Learn how to speak a new language in a few months – from Lifehacker

A condensed version of the article, if this interests you read the full article.

Lifehacker reader Gabriel Wyner was tasked with learning four languages in the past few years for his career as an opera singer, and in the process landed on “a pretty damn good method for language learning that you can do in limited amounts of spare time.” Here’s the four-step method that you can use.

 

Stage 1: Learn the correct pronunciation of the language.
Time: 1-2 weeks

Starting with pronunciation first does a few things—because I’m first and foremost learning how to hear that language’s sounds, my listening comprehension gets an immediate boost before I even start traditional language learning.

 

Stage 2: Vocabulary and grammar acquisition, no English allowed.
Time: About 3 months.

This stage takes advantage of a few valuable tricks: First, I’m using Anki, a wonderful, free flashcard program that runs on smartphones and every computer platform. Second, I use a modified version of Middlebury College’s famous language pledge—No English allowed! By skipping the English, I’m practicing thinking in the language directly, and not translating every time I try to think of a word. Third, I’m using frequency lists to guide my vocabulary acquisition.
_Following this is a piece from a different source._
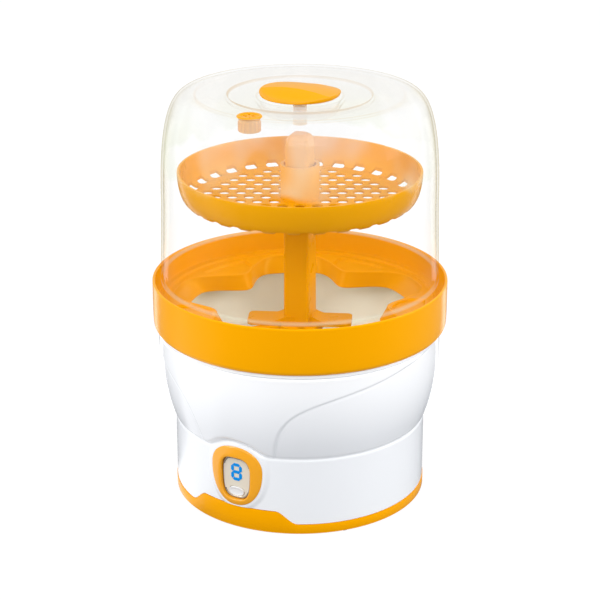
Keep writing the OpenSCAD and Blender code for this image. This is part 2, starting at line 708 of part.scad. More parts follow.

These lists show the most common words in a given language, and learning those words first will be the best use of your time—after 1000 words, you’ll know 70% of the words in any average text, and 2,000 words provides you with 80% text coverage.

 

Stage 3: Listening, writing and reading work.
Time: This stage overlaps quite a bit with stage 2 and 4. Once you’re comfortable reading or writing anything, usually a month or two into stage 2, you can start stage 3

Once I have a decent vocabulary and familiarity with grammar, I start writing essays, watching TV shows and reading books, and talking (at least to myself!) about the stuff I see and do.

 

Stage 4: Speech

At the point where I can more or less talk (haltingly, but without too many grammar or vocab holes) and write about most familiar things, I find some place to immerse in the language and speak all the time (literally).